Korrosionsschäden an Parkhäusern und Tiefgaragen
Korrosion durch chloridhaltiges Schmelz- und Spritzwasser ist auch bei Parkhäusern und Tiefgaragen der häufigste Schadensfall. Risse und Abplatzungen beeinträchtigen nicht nur das Erscheinungsbild, sondern können auch die Tragfähigkeit und damit die Sicherheit des Baus gefährden. Besonders belastet durch eindringende Chloride und mechanische Beanspruchung sind gepflasterte Parkflächen oder Rampen, die häufig aus Kostengründen Stahlbetonplatten vorgezogen werden. Der durchlässige Belag lässt Tausalz über das Spritzwasser bis zur Bewehrung vordringen. Beispielhaft dafür steht die Tiefgarage Schrammstraße, Schweinfurt. Ihre 22 Meter lange Rampe musste komplett erneuert werden. Für die äußere Bewehrung der Fahrbahn und die quer zur Fahrtrichtung angeordneten Sollrissfugen fiel die Wahl auf Edelstahl der Güte 1.4003. Im Zuge einer Sanierung des 1966 errichteten Parkhauses Bern wurde für die Anschlussbewehrung und die Bewehrung des neuen, sehr dichten Überbetons auf den Geschossdecken ebenfalls nichtrostender Stahl 1.4003 gewählt.

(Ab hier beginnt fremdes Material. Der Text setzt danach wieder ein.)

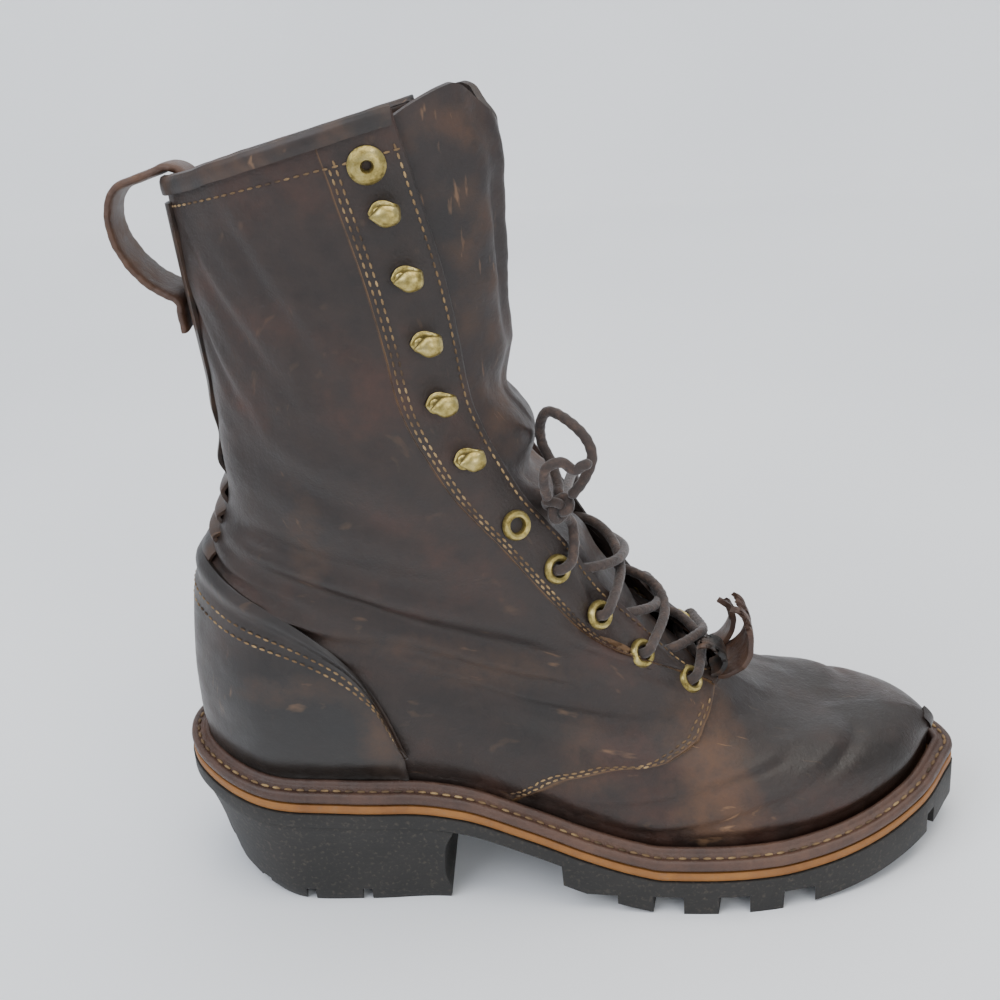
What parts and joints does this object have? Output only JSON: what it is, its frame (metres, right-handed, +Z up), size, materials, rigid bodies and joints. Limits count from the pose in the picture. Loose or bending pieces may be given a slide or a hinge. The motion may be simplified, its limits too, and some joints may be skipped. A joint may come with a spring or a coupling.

Edelstahlbewehrung für neues Stadtviertel
Eine besonders herausfordernde Aufgabe übernimmt die Bewehrung aus nichtrostendem Stahl bei der jüngsten Aufschüttung eines Stadtviertels im Fürstentum Monaco. Der Zwergstaat erschafft dadurch ein neues Stadtviertel mit einer Fläche von sechs Hektar an der Mittelmeerküste. Für diesen maritimen Erweiterungsbau wurden Betonpfeiler in 50 Meter Tiefe geschossen und der Bereich des zurückgewonnenen Landes von 18 Stahlbeton-Senkkästen umgeben. Diese extrem stabilen Kästen müssen dem Wellengang und dem aggressiven Meeresklima standhalten und markieren die neue Uferlinie. Die 18, jeweils 24 Meter hohen, 30 Meter breiten und 10.000 Tonnen schweren Betonkästen wurden in ein aus Beton gegossenes Fundament eingesetzt. Zur nachhaltigen Verstärkung der 700 Millimeter dicken Außenwände und 350 bis 400 Millimeter dicken Innenwände, die die Kammern dieses Betonkastenbollwerks unterteilen, kamen über 4.000 Tonnen Bewehrungsstäbe aus dem hoch korrosionsbeständigen Duplex-Stahl 1.4362 zum Einsatz.
Lebensdauerberechnungen und Mischbewehrung
Betonbewehrungen aus anwendungsbezogen legiertem Edelstahl gewährleisten in aggressiven Umgebungen jahrzehntelangen Korrosionsschutz für kritische Komponenten. Dabei ist eine kostengünstige Mischbewehrung ohne Risiko einer Kontaktkorrosion im gleichen Bauteil möglich: Chloridbelastete Bereiche werden durch nichtrostende Stähle in objektbezogener Legierung bewehrt, während in weniger kritischen Bereichen üblicher Betonstahl zum Einsatz kommt. Ein entsprechend intelligent erstellter Bewehrungsplan wirkt sich positiv auf die gesamten Baukosten und Baustoffmengen aus, ohne die Korrosionsbeständigkeit des Projektes zu beeinträchtigen. Nichtrostende Stähle erschließen durch ihre hohe Festigkeit und die dadurch gegebene Möglichkeit einer weniger dicken Betondeckung nahezu unbegrenzte Konstruktionsvielfalt. Zugleich ermöglichen sie im Vergleich zu üblicher Stahlbewehrung erhebliche Kostensenkungen, wenn nicht nur die Anschaffungskosten, sondern auch die gesamten Betriebskosten für Instandhaltung, Reparaturen, Erneuerung korrodierter Stähle oder Beschichtungssysteme während der angestrebten Lebensdauer eingerechnet werden. Durch das Zusammenspiel von Dauerhaftigkeit, geringerem Materialeinsatz und damit auch geringerem Transportvolumen leistet nichtrostende Betonbewehrung nicht zuletzt einen wichtigen Beitrag zu nachhaltigem Bauen.